In March 2014 I travelled to the Kola Peninsula in the far north of European Russia. The logistics of day 1 were interesting as it involved leaving Prague at 12.30pm, flying to St Petersburg before arriving in Murmansk at 2.30am. I repacked my bag and managed to lie down on  bench for 45mins before I went outsode to get the bus to the city centre. There I sourced some petrol for my stove whcih wasn’t easy as I had to ask a motorist to buy it for me as 5litres is the minimum buy and I just wanted 800ml! Then I took a bus, 2 hours to Olenegorsk, followed by a smaller bus to Revda one of the final settlements before the tundra wilderness extends east, arriving there at 12.30pm.
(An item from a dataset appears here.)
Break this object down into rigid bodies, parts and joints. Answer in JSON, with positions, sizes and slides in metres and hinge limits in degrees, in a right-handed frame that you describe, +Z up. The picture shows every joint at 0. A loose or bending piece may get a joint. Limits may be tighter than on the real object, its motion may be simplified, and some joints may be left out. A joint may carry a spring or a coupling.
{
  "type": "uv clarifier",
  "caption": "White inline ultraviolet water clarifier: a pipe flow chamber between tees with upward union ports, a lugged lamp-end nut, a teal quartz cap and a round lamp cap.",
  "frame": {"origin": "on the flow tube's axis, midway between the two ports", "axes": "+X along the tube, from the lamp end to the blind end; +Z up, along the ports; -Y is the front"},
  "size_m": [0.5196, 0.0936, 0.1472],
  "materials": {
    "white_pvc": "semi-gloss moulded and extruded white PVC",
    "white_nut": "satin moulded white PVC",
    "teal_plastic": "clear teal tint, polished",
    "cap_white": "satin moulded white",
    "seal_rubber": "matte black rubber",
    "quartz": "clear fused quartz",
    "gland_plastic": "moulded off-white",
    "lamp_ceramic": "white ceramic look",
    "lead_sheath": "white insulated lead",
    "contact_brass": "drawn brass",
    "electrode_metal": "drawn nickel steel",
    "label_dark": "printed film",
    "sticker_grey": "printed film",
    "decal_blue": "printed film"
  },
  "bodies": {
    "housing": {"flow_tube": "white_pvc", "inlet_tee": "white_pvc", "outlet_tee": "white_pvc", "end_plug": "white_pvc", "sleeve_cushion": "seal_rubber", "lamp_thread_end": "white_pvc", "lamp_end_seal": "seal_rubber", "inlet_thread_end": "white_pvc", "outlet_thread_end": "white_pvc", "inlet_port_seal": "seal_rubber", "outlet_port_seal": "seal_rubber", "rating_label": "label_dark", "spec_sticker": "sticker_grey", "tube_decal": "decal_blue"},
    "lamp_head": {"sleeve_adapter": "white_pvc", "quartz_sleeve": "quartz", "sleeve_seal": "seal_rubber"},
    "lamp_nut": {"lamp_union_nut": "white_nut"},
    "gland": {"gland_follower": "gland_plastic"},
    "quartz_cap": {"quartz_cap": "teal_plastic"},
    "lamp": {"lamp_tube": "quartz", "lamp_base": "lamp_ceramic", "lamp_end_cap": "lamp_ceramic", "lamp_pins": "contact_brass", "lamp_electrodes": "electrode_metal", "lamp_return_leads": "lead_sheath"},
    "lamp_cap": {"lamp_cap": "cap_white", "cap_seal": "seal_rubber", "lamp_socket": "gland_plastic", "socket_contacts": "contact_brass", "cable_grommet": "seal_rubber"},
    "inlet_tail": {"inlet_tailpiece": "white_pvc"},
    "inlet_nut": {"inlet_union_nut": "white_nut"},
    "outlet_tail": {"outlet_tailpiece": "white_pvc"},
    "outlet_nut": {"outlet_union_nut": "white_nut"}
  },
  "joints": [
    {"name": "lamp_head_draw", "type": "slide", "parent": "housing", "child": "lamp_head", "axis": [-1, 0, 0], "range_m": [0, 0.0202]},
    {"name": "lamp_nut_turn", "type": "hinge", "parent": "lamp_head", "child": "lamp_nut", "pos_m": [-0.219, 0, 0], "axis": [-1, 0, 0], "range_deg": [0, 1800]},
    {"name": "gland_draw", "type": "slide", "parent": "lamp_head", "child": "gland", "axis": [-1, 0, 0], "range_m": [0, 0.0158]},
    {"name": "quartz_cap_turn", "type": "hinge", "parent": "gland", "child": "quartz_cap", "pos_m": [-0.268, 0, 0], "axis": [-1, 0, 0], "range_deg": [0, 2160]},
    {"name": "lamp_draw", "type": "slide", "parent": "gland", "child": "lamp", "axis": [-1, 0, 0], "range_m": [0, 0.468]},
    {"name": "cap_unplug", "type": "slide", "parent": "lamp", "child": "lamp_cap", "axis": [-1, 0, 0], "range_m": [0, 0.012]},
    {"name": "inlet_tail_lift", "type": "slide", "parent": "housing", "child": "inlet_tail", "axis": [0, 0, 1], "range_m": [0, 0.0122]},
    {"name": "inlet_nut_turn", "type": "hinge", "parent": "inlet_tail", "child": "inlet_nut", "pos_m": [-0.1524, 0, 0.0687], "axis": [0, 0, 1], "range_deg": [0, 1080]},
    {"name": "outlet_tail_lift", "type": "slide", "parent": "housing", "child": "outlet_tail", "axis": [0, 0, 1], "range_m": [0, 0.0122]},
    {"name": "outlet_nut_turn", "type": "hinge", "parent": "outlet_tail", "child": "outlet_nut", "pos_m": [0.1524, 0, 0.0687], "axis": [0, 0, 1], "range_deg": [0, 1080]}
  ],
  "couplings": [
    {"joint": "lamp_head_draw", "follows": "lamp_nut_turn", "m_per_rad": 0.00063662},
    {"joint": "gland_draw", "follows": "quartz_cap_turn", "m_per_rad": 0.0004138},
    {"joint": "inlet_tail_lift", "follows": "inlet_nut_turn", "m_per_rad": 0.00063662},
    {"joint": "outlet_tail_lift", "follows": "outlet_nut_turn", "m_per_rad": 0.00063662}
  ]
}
After a short walk around and a visit to the local shop I met a local man with whom I spoke in Russian for several minutes.Hhe was surprised that i wanted to go alone to Seydozero lake and he gave me a good tip which was to take a taxi to the factory marking the start of the trailhead. It cost only 100rubles and was a good idea for the walk was uphill on  a boring asphalt road for 8km….
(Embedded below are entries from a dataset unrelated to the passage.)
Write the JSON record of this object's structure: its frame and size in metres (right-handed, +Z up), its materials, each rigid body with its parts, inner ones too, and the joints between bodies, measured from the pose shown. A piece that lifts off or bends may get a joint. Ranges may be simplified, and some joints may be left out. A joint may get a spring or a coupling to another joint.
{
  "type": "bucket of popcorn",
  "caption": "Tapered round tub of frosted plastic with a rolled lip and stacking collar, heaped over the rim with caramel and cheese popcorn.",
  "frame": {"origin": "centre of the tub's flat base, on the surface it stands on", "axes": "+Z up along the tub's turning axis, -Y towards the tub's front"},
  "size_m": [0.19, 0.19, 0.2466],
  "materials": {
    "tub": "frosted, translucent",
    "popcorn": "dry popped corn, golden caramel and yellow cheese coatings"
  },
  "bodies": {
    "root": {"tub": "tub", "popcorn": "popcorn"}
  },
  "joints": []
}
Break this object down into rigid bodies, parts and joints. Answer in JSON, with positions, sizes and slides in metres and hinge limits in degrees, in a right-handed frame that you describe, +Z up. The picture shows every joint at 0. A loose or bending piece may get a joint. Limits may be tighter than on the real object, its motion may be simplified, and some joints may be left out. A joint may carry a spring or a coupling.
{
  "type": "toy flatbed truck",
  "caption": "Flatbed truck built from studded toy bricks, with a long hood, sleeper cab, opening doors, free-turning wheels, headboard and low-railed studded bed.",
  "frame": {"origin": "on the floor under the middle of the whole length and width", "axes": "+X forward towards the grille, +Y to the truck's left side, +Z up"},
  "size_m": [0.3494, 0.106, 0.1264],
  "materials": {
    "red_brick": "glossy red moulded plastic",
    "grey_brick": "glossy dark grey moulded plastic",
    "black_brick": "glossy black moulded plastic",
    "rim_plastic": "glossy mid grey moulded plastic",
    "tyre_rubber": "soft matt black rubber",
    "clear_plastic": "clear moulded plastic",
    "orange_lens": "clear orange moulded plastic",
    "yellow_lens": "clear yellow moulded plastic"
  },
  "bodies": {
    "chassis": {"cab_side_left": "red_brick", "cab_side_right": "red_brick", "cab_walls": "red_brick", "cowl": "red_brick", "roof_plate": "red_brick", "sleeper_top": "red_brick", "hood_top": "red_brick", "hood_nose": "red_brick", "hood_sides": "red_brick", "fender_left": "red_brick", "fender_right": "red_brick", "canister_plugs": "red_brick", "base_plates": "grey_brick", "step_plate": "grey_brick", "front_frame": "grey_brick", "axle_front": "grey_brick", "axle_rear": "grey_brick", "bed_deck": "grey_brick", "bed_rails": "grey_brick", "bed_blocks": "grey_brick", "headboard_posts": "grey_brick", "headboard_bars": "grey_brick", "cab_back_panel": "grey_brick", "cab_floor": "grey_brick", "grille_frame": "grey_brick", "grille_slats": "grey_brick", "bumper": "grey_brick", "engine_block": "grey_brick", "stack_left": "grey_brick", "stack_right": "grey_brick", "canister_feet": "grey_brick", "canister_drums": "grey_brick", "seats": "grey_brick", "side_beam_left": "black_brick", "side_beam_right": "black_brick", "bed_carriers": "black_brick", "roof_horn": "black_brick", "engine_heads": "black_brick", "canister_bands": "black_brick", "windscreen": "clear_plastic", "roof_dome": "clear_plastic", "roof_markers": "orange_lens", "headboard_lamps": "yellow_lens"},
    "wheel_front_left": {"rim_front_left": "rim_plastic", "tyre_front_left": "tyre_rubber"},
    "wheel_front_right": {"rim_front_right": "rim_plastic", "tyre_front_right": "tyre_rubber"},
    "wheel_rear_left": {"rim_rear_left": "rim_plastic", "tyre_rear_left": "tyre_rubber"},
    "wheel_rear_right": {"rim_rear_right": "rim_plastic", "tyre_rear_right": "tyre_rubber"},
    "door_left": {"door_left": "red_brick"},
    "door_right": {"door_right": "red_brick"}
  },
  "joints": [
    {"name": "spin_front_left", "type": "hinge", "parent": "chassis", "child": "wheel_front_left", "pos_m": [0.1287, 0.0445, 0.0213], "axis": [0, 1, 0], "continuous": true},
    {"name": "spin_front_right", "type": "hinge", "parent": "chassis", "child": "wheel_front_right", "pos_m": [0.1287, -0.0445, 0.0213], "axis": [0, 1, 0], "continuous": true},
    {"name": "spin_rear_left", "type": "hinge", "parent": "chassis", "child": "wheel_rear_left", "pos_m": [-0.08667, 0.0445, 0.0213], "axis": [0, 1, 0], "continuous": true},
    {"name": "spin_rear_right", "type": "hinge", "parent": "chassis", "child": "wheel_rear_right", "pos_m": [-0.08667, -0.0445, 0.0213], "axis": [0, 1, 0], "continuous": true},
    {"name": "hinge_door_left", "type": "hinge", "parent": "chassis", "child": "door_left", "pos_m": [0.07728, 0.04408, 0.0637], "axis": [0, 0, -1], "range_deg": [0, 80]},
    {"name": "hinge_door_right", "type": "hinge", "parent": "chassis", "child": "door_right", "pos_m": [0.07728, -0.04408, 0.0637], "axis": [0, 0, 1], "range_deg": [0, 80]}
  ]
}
By 2pm I had signed myself in at the office as going through to the tundra and I was soon folowed by  a few dogs as I walked through the factory and upwards toward the pass some 7km away and several hundred metres higher. I soon put the snowshoes on and made good progress, reaching the pass within a few hours. The wind was blowing hard but I was well equipped. I was slightly concerned about finding the route down but in the end it was not a major challenge although I noted that the descent seemed more favourable than coming the other way.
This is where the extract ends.